Large amounts of NAT gateway costs #397

Closed laurentiush closed 1 year ago

laurentiush commented 1 year ago

Hi, I am using Tibanna together with Snakemake and it seems that I am incurring large amounts of NAT gateway costs. It seems to be coming from EC2 instances downloading tibanna and snakemake everytime that an EC2 instance is created.

Is there a way to provide those packages/containers from my local cloud environment instead of taking them from the internet? Like this using tibanna and snakemake is prohibitively expensive.

laurentiush commented 1 year ago

I think I solved it by pushing the tibanna docker to my ECR and pointing tibanna to it by using the awsf_image parameter.
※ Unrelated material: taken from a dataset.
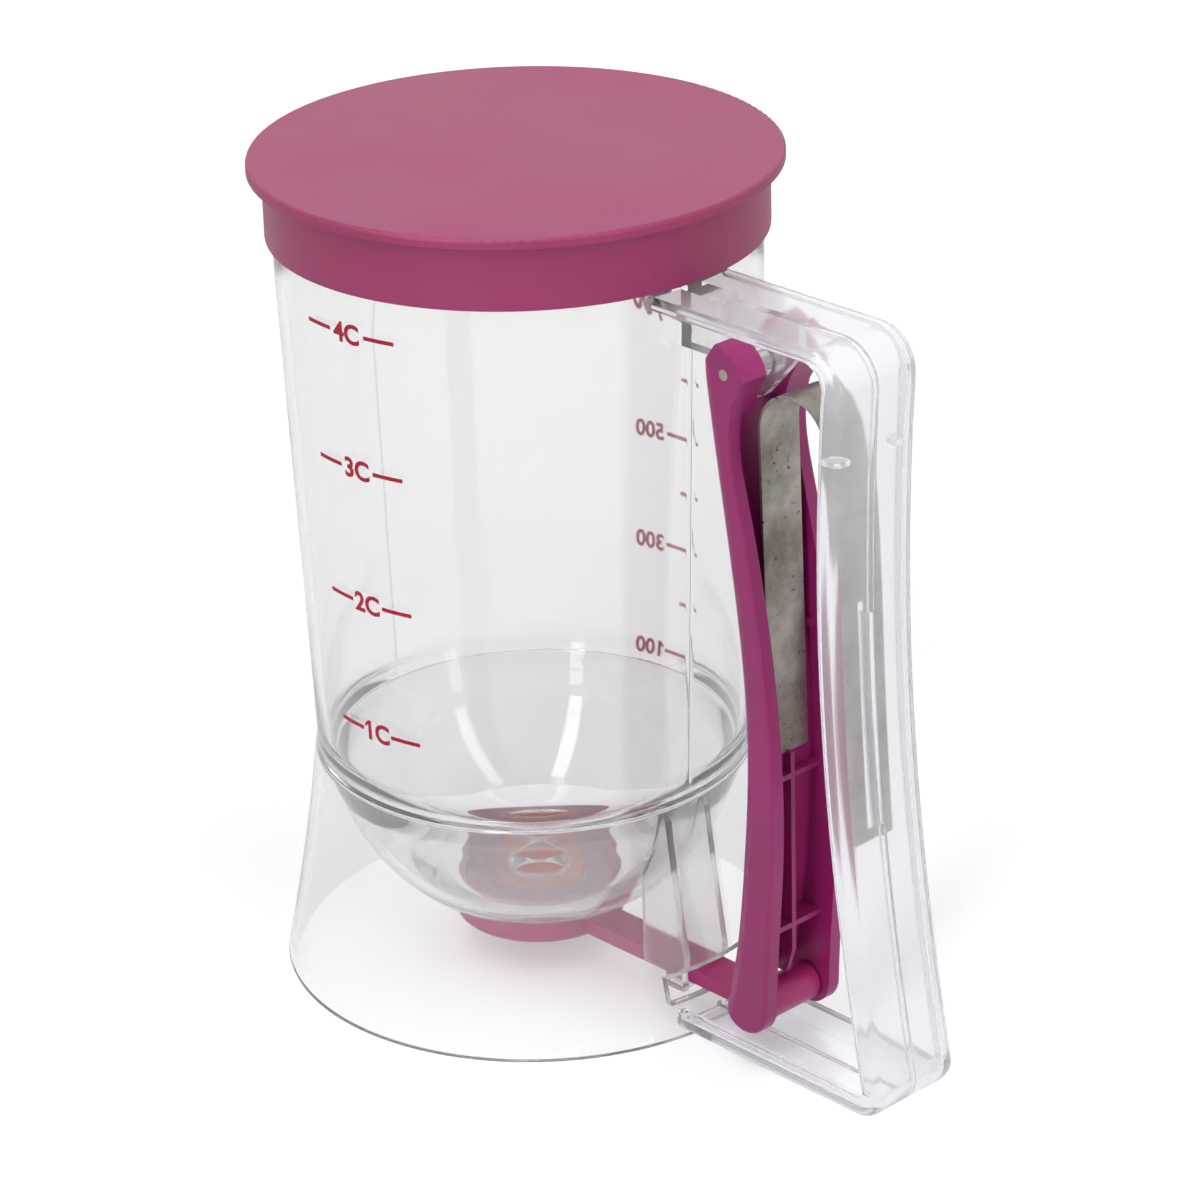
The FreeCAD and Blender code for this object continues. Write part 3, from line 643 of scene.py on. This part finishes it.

willronchetti commented 1 year ago

That is the solution that we use internally to run Tibanna at high scale, yes. We haven't used Dockerhub in some time not just for this reason but others as well.

laurentiush commented 1 year ago

Ah, good to hear that you are using that solution as well. I am having a similar issue with conda environments. Is it possible to provide a 'local' snakemake conda environment instead of downloading it from bioconda/conda-forge every time?

Providing an s3 bucket as --conda-prefix does not seem to work.

willronchetti commented 1 year ago

We publish all Tibanna steps as Docker images on ECR, so we eliminate such redundant cost by building once, pushing to ECR and executing with Tibanna + CWL for example pulling down the Docker images to execute jobs.